Atomic force microscopy of III–V nanostructures in air

Atomic force microscopy (AFM) in air was used to study the (110) and (001) surfaces of III–V-heterostructures, grown by organometallic chemical vapor deposition (OMCVD) on planer or patterned (001) substrates. Topographies of the grown (001) surfaces as well as of (110) cleaved cross-sections were examined. Although contamination and oxidation processes in air are expected to modify the structure of the surfaces in both cases, the AFM height profile, taken at constant force, yields structural information down to the monolayer level. On a cleaved surface of a III–V-heterostructure exposed to air, a natural oxide layer starts to grow immediately after cleaving. The growth rate of the oxide depends on the material composition and thus the topography can be used to map the composition within the scanned area.

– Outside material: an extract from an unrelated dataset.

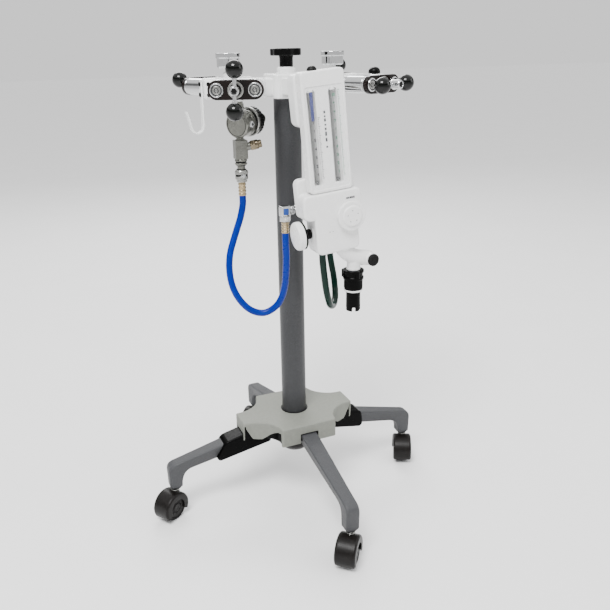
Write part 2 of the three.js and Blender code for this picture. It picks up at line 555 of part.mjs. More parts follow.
// ---- hoses ----
function hose(points, r, step) {
  const curve = new THREE.CatmullRomCurve3(points, false, 'centripetal');
  const n = Math.min(80, Math.max(8, Math.round(curve.getLength() / step)));
  const s = new THREE.Shape();
  for (let i = 0; i < 8; i++) {
    const a = (i / 8) * Math.PI * 2;
    if (i === 0) s.moveTo(r * Math.cos(a), r * Math.sin(a)); else s.lineTo(r * Math.cos(a), r * Math.sin(a));
  }
  s.closePath();
  return solid(new THREE.ExtrudeGeometry(s, { steps: n, bevelEnabled: false, extrudePath: curve }));
}
const IN = { x: -45.5, y: -90.5 };   // lower end of the blue hose
const blueRoute = [[outX, outY, 658.7], [-97.5, -7, 642], [-104, -9, 618], [-113, -12, 597], [-122, -16, 577],
  [-130, -20, 558], [-135, -25, 540], [-137, -30, 520], [-136, -36, 500], [-131, -42, 481], [-122, -48, 464],
  [-109, -54, 449.5], [-94, -58, 441.5], [-80, -62, 440.5], [-67, -66, 446.5], [-56.5, -70, 457],
  [-49, -74, 473], [-45, -79, 495], [-44, -84, 522], [-44, -88, 551], [IN.x, IN.y, 578], [IN.x, IN.y, 599.7]];
add('blue_hose', hose(blueRoute.map((p) => V(...p)), HOSE_R, 24), 0x1747c4, 0.35, 0.0);

const greenRoute = [[OUTLET.x, OUTLET.y, 828.2], [76, 5.5, 800], [76, 4, 740], [76.5, 1, 670], [77.5, -3, 600],
  [79.5, -8, 545], [83, -12, 508], [86.5, -17, 478], [85, -27, 452], [77, -43, 437], [64, -61, 432],
  [51, -76, 440], [41, -88, 458], [33, -96, 482], [27, -101, 512], [23, -103.5, 540], [22, -104, 563.3]];
add('green_hose', hose(greenRoute.map((p) => V(...p)), HOSE_R, 24), 0x0f4636, 0.25, 0.0);

// ---- flowmeter, hung with a slight sideways lean ----
const leaned = (man) => place(man, lean);

let body = frontBox(FM.x0, FM.x1, FM.front, FM.back, FM.z0, FM.z1, 7, 3);
const winZ = [690, 852];
for (const x of TUBES) {
  body = body.subtract(frontBox(x - 8, x + 8, FM.front - 5, FM.front + 11, winZ[0], winZ[1], 3));
}
body = body.subtract(frontBox(FM.x0 + 5, FM.x1 - 5, FM.front - 5, FM.front + 1.2, 684, 857, 3));
body = union(body, turned([[0, -6], [8.5, -6], [8.5, 3], [5, 7.5], [0, 8.5]],
  V(-9, FM.back - 11, 881), V(0, 0, 1), 24));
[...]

We used the AFM to characterize the growth of oxide on AlxGa1−xAs- and GaAs-layers, and performed imaging of AlxGa1−xAsGaAs heterostructures utilizing the topography for composition identification. On the (001) surface of GaAs and InP, exposed to air, we observed terraces, separated by steps of monolayer height, and exhibiting a staircase-like morphology. Average terrace size and direction depend on the misorientation of the substrate. Formation of isolated growth islands, probably due to spontaneous nucleation, was also observed.